On Thursday, Darrell Waltrip said "I don't have to win; I don't have to be on the pole. As long as you can leave here this weekend and say 'Old DW was up there,' that's all that matters to me." He was there today, finishing a solid eleventh, on the lead lap. "I couldn't have done any better. It was a great weekend and people will remember that this was DW's last race and that all that matters."
Scott Pruett finished tenth, the highest finishing rookie today and the first time he has been the highest rookie in any Winston Cup race. This also matches the highest finish he had on this track in the Indianapolis 500. "It was awesome. I've been telling everybody that we've been gaining a lot of momentum but the results just didn't show it. We had a great run at Pocono, we had a great run at Sears. The Tide team has been making huge leaps and gains. We needed one element. Brad Parrott came on board. We had a lot of momentum, a lot of enthusiasm, a lot of excitement, and I think Brad was able to bring that all together and really focus it.
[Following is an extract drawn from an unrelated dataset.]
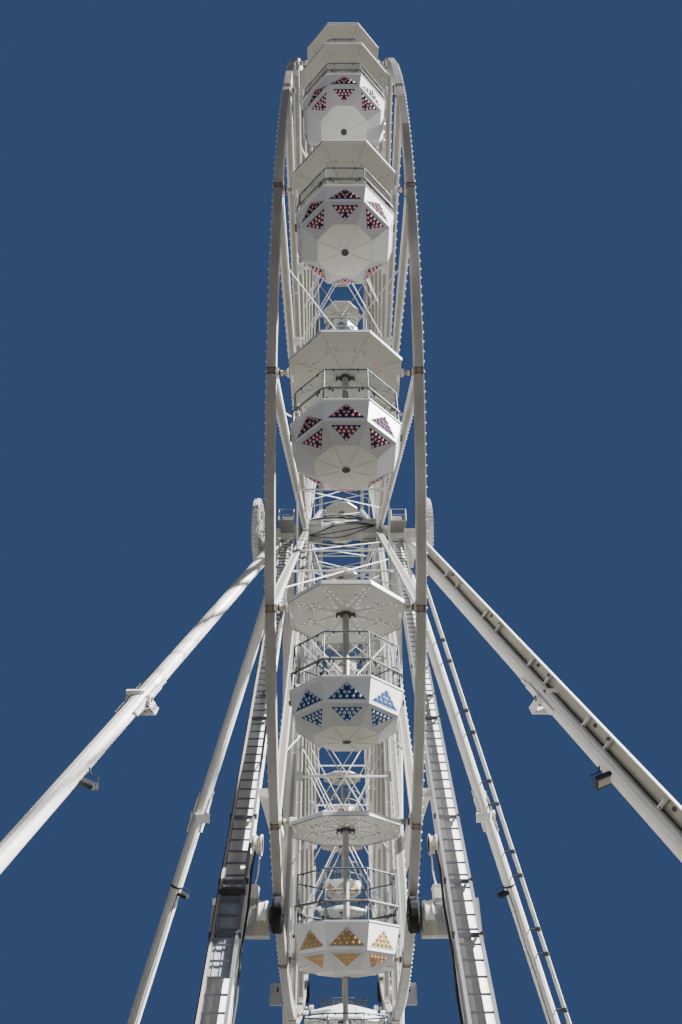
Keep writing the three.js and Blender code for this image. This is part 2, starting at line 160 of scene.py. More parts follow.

The race was slowed only twice by cautions. The first came on lap 17, when Mark Martin, with Mike Skinner close behind, went into Turn 1 under Michael Waltrip. He checked up, was contacted by Waltrip, and wound up in the wall. He was out of the race, but unhurt. "We were just running along there. Michael Waltrip was having trouble getting through the corners and I was just trying to be real careful. I got on the inside of him and Skinner was trying to help me draft by him when we had to check up for the corner...I was trying to be careful...it was an accident."
Rick Mast and Jeff Gordon were caught in the melee, sustained some damage, but were able to continue.
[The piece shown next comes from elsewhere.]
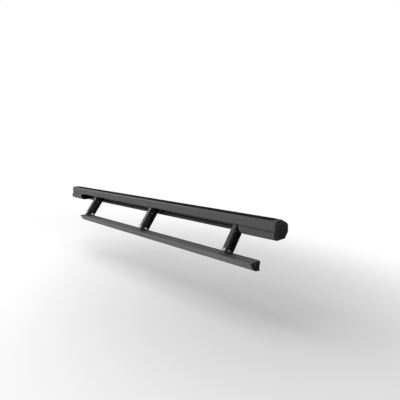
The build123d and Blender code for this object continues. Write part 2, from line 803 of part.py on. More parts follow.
bar_metal_front = bar_front + bar_plug
bar_metal_length = bar_rear - bar_front - 2 * bar_plug
notch_half_length = barrel_radius + side_play
notch_outer = bar_web_face + notch_lead
with BuildPart() as step_extrusion:
    with BuildSketch(bar_section(bar_metal_front)) as bar_profile:
        with BuildLine():
            Polyline(*bar_outline, close=True)
        make_face()
        for corner in (bar_outline[0], keel_outer_point, keel_inner_point):
            nearest = bar_profile.vertices().sort_by_distance((corner[0], corner[1], 0))[0]
            fillet(nearest, radius=bar_tip_radius)
        add(bar_chamber.sketch, mode=Mode.SUBTRACT)
        with Locations((bar_inboard - edge_strip, -bar_top_drop)):
            Rectangle(edge_strip + 1, 4, align=(Align.MIN, Align.CENTER), mode=Mode.SUBTRACT)
        first_groove = bar_inboard - edge_strip - (grip_groove_count + 0.5) * grip_groove_pitch
        for groove in range(grip_groove_count):
            with Locations((first_groove + groove * grip_groove_pitch, -bar_top_drop)):
                Rectangle(grip_groove_width, 2 * grip_groove_depth, mode=Mode.SUBTRACT)
    extrude(amount=bar_metal_length)
    for pivot_x in arm_stations.values():
        with BuildSketch(bar_section(pivot_x - notch_half_length)):
            with Locations((-notch_outer, -bar_top_drop - bar_plate - side_play)):
                Rectangle(notch_outer + bar_inboard + 1, 2 * bar_plate, align=(Align.MIN, Align.MIN))
        extrude(amount=2 * notch_half_length, mode=Mode.SUBTRACT)
    with BuildSketch(Plane.XY.offset(lower_pivot[1] - bar_top_drop)):
        for pivot_x in arm_stations.values():
            with Locations((pivot_x, lower_pivot[0] - lug_bolt_outer)):
                with GridLocations(2 * lug_bolt_along, 0, 2, 1):
                    Circle(small_hole_radius)
    extrude(amount=-(bar_wall + 2), mode=Mode.SUBTRACT)
save(step_extrusion, "step_extrusion")

# Rubber strip along the inboard top edge, in lengths between the lugs
with BuildPart() as step_edge_strip:
    gaps = sorted(arm_stations.values())
    starts = [bar_metal_front + side_play] + [gap + notch_half_length for gap in gaps]
    ends = [gap - notch_half_length for gap in gaps] + [bar_metal_front + bar_metal_length - side_play]
    for start, end in zip(starts, ends):
        with BuildSketch(bar_section(start)):
            with Locations((bar_inboard - edge_strip + 0.1, -bar_top_drop - 2)):
                Rectangle(edge_strip - 0.1, 2 + edge_strip_proud, align=(Align.MIN, Align.MIN))
        extrude(amount=end - start)
save(step_edge_strip, "step_edge_strip")

# Moulded end plugs: they close the whole section, with pockets between upright ribs
plug_outline = [
    (-bar_outboard, -bar_top_drop),
    (bar_inboard, -bar_top_drop),
    (bar_inboard - 1, -bar_top_drop - 9),
    (bar_foot - 6, bar_bottom + 10),
    (bar_foot, bar_bottom + 6),
    (bar_foot, bar_bottom),
    keel_inner_point,
    keel_outer_point,
]
for end, sign, face_x in (("front", -1, bar_metal_front), ("rear", 1, bar_metal_front + bar_metal_length)):
    with BuildPart() as step_plug:
        with BuildSketch(bar_section(face_x)) as plug_profile:
            with BuildLine():
                Polyline(*plug_outline, close=True)
            make_face()
            fillet(plug_profile.vertices(), radius=plug_corner_radius)
        extrude(amount=sign * bar_plug)
        with BuildSketch(bar_section(face_x + sign * bar_plug)) as pockets:
            with BuildLine():
                Polyline(*plug_outline, close=True)
            make_face()
            offset(amount=-plug_wall, kind=Kind.INTERSECTION, mode=Mode.REPLACE)
            for rib in plug_rib_places:
                with Locations((rib, bar_bottom / 2)):
                    Rectangle(plug_rib_width, 2 * bar_height, mode=Mode.SUBTRACT)
            for point in plug_screw_points:
                with Locations(point):
                    Circle(plug_screw_head_radius + 1, mode=Mode.SUBTRACT)
        extrude(amount=-sign * plug_pocket_depth, mode=Mode.SUBTRACT)
        with BuildSketch(bar_section(face_x)):
            with Locations(*plug_screw_points):
                Circle(plug_screw_radius)
        extrude(amount=sign * (bar_plug + 1), mode=Mode.SUBTRACT)
    save(step_plug, f"step_{end}_plug")

with BuildPart() as step_plug_screws:
    for sign, face_x in ((-1, bar_front), (1, bar_rear)):
        with BuildSketch(bar_section(face_x)):
            with Locations(*plug_screw_points):
                Circle(plug_screw_radius - seat_clearance)
        extrude(amount=-sign * plug_screw_length)
        with BuildSketch(bar_section(face_x)):
            with Locations(*plug_screw_points):
                Circle(plug_screw_head_radius)
        extrude(amount=sign * plug_screw_head_height)
save(step_plug_screws, "step_plug_screws")

# Cast lugs: a barrel on the lower swing axis, a foot on the top face and a tail in the channel
lug_shoulder = arm_half_depth + lug_gap
lug_side = [
    across_and_down(-barrel_half_length, 0),
    across_and_down(-barrel_half_length, lug_shoulder),
    (-lug_foot_outer, -bar_top_drop),
    (-bar_web_face, -bar_top_drop),
    (-bar_web_face, -bar_top_drop - bar_plate - lug_tail_depth),
    (lug_tail_width - bar_web_face, -bar_top_drop - bar_plate - lug_tail_depth),
    across_and_down(barrel_half_length, lug_shoulder),
    across_and_down(barrel_half_length, 0),
]
for station, pivot_x in arm_stations.items():
    with BuildPart() as lug:
        with BuildSketch(bar_section(pivot_x - barrel_radius)):
            with BuildLine():
                Polyline(*lug_side, close=True)
            make_face()
        extrude(amount=2 * barrel_radius)
        with BuildSketch(swing_plane(pivot_x, lower_pivot, -barrel_half_length)):
            Circle(barrel_radius)
        extrude(amount=2 * barrel_half_length)
        with BuildSketch(bar_section(pivot_x - lug_foot_half_length)):
            with Locations((-lug_foot_outer, -bar_top_drop)):
                Rectangle(
                    lug_foot_outer - notch_outer,
                    lug_foot_thickness,
                    align=(Align.MIN, Align.MIN),
                )
        extrude(amount=2 * lug_foot_half_length)
        with BuildSketch(swing_plane(pivot_x, lower_pivot, -barrel_half_length - 1)):
            Circle(bush_radius)
        extrude(amount=2 * barrel_half_length + 2, mode=Mode.SUBTRACT)
        with BuildSketch(Plane.XY.offset(lower_pivot[1])):
            with Locations((pivot_x, lower_pivot[0] - lug_bolt_outer)):
                with GridLocations(2 * lug_bolt_along, 0, 2, 1):
                    Circle(small_hole_radius)
        extrude(amount=-bar_top_drop - 1, mode=Mode.SUBTRACT)
    save(lug, f"{station}_lug")

    with BuildPart() as lower_bushes:
        for side in (-1, 1):
            with BuildSketch(swing_plane(pivot_x, lower_pivot, side * barrel_half_length)):
                Circle(bush_radius - seat_clearance)
                Circle(pin_radius + running_clearance, mode=Mode.SUBTRACT)
            extrude(amount=-side * bush_length)
            with BuildSketch(swing_plane(pivot_x, lower_pivot, side * barrel_half_length)):
                Circle(lug_bush_flange_radius)
                Circle(pin_radius + running_clearance, mode=Mode.SUBTRACT)
            extrude(amount=side * bush_flange)
    save(lower_bushes, f"{station}_lower_bushes")

with BuildPart() as lug_bolts:
    foot_top = lower_pivot[1] - bar_top_drop + lug_foot_thickness
    for pivot_x in arm_stations.values():
        with BuildSketch(Plane.XY.offset(foot_top)):
            with Locations((pivot_x, lower_pivot[0] - lug_bolt_outer)):
                with GridLocations(2 * lug_bolt_along, 0, 2, 1):
                    RegularPolygon(small_head_radius, 6)
        extrude(amount=small_head_height)
        with BuildSketch(Plane.XY.offset(foot_top)):
            with Locations((pivot_x, lower_pivot[0] - lug_bolt_outer)):
                with GridLocations(2 * lug_bolt_along, 0, 2, 1):
                    Circle(small_bolt_radius)
        extrude(amount=-(lug_foot_thickness + bar_wall + 4))
save(lug_bolts, "lug_bolts")
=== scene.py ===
"""Power running board: finishes, small fittings and studio stage around the fixed CAD frame."""

import json
import math

import bpy
from bpy.props import FloatProperty, FloatVectorProperty, IntProperty, PointerProperty
from mathutils import Matrix, Vector

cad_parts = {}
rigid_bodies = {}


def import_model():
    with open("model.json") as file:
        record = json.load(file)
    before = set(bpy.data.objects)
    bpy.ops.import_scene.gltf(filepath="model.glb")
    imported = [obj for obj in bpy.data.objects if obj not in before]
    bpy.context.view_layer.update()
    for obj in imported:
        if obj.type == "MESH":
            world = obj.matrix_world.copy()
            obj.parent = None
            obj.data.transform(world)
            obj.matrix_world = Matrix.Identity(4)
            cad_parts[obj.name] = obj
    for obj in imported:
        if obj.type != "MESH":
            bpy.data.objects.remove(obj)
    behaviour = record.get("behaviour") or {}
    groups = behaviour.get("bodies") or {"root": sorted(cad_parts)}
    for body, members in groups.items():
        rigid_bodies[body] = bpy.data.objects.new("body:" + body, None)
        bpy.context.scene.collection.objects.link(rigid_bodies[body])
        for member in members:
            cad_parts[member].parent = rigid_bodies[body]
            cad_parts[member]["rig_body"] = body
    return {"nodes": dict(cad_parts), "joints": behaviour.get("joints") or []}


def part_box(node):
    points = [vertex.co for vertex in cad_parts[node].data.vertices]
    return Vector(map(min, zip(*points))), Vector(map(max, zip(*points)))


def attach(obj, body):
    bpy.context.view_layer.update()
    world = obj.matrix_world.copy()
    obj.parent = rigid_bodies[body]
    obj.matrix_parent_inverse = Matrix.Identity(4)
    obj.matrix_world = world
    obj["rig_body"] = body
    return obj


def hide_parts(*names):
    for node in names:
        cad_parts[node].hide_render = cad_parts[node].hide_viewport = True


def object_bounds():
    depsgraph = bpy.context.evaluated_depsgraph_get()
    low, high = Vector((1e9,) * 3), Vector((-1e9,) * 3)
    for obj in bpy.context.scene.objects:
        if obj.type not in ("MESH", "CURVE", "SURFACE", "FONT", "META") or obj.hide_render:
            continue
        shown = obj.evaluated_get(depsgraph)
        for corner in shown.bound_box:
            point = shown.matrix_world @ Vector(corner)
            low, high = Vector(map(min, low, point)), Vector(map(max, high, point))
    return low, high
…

The second yellow came on lap 43, when a cut right front tire in Turn 3 put John Andretti into the wall. Andretti was not hurt, and no other cars were involved.
The NASCAR Winston Cup Series returns to road racing action in one week at the famous Watkins Glen circuit in upstate New York. The Indianapolis Motor Speedway will host the United States Grand Prix, the inaugural race on the Speedway's road course, on September 24.